━━━━━ SUPPLIED DATA ━━━━━

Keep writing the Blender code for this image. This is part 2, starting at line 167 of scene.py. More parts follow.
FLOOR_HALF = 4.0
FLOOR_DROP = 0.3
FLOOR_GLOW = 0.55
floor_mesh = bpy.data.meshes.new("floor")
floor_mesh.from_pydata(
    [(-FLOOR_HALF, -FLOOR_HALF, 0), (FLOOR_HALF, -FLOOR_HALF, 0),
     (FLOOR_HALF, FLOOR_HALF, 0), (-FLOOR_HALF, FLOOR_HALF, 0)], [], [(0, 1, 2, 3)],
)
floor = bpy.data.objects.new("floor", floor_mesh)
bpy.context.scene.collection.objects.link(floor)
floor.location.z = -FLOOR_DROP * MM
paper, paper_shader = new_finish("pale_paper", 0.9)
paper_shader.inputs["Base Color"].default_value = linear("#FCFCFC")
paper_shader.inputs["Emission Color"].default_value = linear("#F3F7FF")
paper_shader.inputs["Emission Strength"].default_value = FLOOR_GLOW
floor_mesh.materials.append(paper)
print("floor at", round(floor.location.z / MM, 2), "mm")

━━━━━
━━━━━ SUPPLIED DATA ━━━━━

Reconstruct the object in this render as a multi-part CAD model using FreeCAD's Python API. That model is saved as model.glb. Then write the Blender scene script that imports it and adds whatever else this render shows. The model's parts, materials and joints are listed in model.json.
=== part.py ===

━━━━━
━━━━━ SUPPLIED DATA ━━━━━

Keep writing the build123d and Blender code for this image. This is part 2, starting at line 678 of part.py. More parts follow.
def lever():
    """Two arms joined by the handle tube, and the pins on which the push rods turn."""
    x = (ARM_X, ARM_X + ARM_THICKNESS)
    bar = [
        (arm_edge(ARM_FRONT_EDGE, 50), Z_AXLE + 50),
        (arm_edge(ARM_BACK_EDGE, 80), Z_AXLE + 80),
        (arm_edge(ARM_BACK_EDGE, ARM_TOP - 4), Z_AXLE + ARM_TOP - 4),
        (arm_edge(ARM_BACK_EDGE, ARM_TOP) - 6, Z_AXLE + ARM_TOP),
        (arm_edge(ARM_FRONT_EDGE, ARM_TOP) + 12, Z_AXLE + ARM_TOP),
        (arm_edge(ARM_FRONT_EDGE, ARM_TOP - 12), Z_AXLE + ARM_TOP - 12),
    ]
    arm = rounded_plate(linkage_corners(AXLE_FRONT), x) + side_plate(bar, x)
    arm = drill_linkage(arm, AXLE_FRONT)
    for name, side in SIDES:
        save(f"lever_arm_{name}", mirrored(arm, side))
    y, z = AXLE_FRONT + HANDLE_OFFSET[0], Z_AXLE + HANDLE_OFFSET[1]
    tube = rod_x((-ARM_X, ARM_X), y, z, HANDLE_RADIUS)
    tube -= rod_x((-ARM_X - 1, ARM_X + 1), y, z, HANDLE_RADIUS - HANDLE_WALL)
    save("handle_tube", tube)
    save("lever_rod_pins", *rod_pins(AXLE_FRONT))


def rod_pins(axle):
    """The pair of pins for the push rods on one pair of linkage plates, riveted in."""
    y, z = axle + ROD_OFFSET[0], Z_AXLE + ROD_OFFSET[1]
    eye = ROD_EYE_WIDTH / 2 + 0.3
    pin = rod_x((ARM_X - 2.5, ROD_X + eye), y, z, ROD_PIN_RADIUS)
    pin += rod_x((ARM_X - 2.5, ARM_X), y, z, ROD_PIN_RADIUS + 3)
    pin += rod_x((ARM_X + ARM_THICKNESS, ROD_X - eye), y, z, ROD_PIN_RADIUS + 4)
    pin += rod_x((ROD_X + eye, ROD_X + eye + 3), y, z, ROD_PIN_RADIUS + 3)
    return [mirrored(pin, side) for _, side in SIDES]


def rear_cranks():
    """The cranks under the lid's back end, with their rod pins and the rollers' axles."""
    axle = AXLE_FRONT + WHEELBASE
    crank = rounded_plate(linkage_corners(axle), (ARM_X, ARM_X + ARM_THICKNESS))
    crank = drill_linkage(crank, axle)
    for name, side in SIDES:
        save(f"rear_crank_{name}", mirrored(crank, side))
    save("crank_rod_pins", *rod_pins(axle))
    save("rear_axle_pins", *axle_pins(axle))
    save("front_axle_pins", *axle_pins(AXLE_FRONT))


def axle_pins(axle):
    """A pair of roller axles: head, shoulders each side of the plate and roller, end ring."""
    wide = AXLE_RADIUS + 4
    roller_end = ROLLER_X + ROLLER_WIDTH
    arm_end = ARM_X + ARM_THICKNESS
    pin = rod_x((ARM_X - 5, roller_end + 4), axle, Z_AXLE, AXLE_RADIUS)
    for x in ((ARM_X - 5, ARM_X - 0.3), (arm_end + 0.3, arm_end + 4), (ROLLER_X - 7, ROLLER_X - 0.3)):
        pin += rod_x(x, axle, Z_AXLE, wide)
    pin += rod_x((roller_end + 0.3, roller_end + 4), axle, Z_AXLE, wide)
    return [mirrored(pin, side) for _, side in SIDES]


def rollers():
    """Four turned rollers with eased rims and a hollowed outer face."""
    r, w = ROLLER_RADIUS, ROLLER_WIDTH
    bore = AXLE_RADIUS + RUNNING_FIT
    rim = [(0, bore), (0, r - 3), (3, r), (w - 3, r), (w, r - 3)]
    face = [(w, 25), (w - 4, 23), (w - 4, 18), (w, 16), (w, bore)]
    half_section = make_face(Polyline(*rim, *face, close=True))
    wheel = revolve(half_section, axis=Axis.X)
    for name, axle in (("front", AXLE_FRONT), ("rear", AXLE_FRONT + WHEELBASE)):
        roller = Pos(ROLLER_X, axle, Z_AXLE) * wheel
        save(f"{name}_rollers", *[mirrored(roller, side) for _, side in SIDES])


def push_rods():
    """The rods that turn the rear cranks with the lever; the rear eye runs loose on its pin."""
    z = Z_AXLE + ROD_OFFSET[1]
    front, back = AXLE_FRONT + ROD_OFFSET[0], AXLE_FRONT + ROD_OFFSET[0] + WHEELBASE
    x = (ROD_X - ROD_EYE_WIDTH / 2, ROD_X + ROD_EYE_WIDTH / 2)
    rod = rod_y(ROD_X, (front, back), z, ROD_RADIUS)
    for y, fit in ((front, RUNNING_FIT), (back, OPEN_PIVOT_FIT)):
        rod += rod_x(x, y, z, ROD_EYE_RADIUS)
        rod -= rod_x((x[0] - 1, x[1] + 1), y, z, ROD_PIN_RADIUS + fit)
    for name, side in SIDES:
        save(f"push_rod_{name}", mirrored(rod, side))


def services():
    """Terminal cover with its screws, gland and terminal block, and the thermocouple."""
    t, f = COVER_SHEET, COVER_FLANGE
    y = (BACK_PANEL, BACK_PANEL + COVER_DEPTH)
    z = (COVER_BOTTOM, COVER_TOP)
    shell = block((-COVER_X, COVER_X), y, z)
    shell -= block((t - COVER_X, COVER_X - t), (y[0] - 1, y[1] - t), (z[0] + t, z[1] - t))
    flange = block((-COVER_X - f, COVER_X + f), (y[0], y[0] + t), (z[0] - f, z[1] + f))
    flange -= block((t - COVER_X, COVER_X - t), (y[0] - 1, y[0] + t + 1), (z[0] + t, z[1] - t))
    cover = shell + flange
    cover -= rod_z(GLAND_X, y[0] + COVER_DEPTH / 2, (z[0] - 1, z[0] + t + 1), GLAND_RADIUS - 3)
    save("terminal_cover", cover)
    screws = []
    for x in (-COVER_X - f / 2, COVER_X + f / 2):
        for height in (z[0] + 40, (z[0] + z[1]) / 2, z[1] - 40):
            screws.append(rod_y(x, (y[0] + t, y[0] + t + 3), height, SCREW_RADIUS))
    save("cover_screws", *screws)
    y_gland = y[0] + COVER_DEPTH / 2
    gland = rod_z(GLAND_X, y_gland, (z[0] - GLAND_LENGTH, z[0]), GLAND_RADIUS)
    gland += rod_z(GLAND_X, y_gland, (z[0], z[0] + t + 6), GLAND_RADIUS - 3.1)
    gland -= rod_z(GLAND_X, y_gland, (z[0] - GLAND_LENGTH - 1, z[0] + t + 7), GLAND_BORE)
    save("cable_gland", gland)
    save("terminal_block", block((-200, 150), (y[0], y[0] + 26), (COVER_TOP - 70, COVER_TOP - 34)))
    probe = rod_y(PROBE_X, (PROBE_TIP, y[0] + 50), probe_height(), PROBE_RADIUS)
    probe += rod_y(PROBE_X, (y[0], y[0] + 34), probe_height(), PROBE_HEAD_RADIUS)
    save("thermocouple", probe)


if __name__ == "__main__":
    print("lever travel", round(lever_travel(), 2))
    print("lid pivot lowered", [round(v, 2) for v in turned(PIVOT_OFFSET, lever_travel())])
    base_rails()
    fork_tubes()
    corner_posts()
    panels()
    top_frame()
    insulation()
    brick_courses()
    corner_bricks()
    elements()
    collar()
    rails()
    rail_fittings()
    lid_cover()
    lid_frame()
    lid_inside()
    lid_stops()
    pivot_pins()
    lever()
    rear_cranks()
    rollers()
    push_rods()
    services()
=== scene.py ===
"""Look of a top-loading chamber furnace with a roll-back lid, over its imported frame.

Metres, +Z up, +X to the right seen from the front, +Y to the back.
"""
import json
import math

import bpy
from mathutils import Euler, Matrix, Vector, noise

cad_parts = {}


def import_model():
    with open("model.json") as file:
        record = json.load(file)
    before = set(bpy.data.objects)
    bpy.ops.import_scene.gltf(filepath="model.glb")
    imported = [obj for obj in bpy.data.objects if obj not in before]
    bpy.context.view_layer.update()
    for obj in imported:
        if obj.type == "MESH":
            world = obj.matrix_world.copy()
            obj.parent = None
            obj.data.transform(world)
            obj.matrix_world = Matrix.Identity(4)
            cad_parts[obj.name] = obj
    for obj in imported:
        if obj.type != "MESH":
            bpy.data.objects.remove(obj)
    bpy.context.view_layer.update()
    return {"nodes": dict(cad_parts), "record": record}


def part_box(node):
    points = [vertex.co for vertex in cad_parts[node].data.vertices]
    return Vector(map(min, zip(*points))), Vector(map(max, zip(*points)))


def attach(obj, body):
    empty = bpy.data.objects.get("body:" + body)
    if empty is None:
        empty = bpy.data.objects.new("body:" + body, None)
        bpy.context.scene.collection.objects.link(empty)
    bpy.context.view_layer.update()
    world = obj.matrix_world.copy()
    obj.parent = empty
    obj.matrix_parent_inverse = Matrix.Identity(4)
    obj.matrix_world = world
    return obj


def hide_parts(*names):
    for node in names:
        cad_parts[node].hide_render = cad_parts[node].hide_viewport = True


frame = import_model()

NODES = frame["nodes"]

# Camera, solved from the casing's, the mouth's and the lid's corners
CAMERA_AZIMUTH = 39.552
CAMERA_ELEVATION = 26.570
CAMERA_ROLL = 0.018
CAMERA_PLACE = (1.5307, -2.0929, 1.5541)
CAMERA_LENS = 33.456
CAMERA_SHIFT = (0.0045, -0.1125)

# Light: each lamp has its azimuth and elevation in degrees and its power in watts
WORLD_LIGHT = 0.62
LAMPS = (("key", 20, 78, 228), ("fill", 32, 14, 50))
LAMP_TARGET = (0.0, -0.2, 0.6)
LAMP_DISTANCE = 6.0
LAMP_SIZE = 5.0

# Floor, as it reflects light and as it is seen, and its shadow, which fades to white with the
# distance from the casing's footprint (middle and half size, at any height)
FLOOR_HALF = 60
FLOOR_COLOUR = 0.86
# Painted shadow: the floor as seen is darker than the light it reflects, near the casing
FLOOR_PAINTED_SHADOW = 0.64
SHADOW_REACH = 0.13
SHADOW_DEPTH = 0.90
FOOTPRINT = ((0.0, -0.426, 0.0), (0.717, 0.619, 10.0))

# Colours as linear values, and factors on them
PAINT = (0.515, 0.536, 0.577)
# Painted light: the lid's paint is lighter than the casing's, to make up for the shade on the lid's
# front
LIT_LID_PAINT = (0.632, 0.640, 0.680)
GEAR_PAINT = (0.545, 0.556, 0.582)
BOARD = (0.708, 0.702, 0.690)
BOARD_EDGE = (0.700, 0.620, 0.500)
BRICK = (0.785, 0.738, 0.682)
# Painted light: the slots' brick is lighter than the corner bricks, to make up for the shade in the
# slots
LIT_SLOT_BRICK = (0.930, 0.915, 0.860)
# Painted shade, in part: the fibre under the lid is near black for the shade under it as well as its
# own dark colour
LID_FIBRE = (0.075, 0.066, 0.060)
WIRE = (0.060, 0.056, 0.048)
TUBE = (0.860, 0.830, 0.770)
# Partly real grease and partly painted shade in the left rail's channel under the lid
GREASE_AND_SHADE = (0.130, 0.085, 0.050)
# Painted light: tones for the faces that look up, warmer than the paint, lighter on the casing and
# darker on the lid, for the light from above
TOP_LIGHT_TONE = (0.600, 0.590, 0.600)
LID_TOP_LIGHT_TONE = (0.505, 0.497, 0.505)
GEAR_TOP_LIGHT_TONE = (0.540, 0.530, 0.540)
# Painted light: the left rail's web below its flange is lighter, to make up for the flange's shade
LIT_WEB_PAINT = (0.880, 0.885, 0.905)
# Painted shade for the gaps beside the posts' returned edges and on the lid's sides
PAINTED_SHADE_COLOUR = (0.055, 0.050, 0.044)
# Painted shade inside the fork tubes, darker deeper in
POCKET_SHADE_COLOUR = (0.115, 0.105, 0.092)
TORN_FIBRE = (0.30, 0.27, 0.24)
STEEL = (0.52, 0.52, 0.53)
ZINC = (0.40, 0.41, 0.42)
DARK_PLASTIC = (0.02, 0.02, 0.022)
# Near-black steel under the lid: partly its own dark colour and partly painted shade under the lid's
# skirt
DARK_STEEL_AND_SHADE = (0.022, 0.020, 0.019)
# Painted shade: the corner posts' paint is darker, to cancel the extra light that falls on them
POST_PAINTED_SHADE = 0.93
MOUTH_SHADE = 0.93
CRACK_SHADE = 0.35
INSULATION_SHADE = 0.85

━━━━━

_SHORT TASK_
Above are the records; print exactly the lines from the line with "fork_tubes()" to the line with "obj.parent = empty", including both, and nothing else.

_OUTPUT FOR THIS EXERCISE_
    fork_tubes()
    corner_posts()
    panels()
    top_frame()
    insulation()
    brick_courses()
    corner_bricks()
    elements()
    collar()
    rails()
    rail_fittings()
    lid_cover()
    lid_frame()
    lid_inside()
    lid_stops()
    pivot_pins()
    lever()
    rear_cranks()
    rollers()
    push_rods()
    services()
=== scene.py ===
"""Look of a top-loading chamber furnace with a roll-back lid, over its imported frame.

Metres, +Z up, +X to the right seen from the front, +Y to the back.
"""
import json
import math

import bpy
from mathutils import Euler, Matrix, Vector, noise

cad_parts = {}


def import_model():
    with open("model.json") as file:
        record = json.load(file)
    before = set(bpy.data.objects)
    bpy.ops.import_scene.gltf(filepath="model.glb")
    imported = [obj for obj in bpy.data.objects if obj not in before]
    bpy.context.view_layer.update()
    for obj in imported:
        if obj.type == "MESH":
            world = obj.matrix_world.copy()
            obj.parent = None
            obj.data.transform(world)
            obj.matrix_world = Matrix.Identity(4)
            cad_parts[obj.name] = obj
    for obj in imported:
        if obj.type != "MESH":
            bpy.data.objects.remove(obj)
    bpy.context.view_layer.update()
    return {"nodes": dict(cad_parts), "record": record}


def part_box(node):
    points = [vertex.co for vertex in cad_parts[node].data.vertices]
    return Vector(map(min, zip(*points))), Vector(map(max, zip(*points)))


def attach(obj, body):
    empty = bpy.data.objects.get("body:" + body)
    if empty is None:
        empty = bpy.data.objects.new("body:" + body, None)
        bpy.context.scene.collection.objects.link(empty)
    bpy.context.view_layer.update()
    world = obj.matrix_world.copy()
    obj.parent = empty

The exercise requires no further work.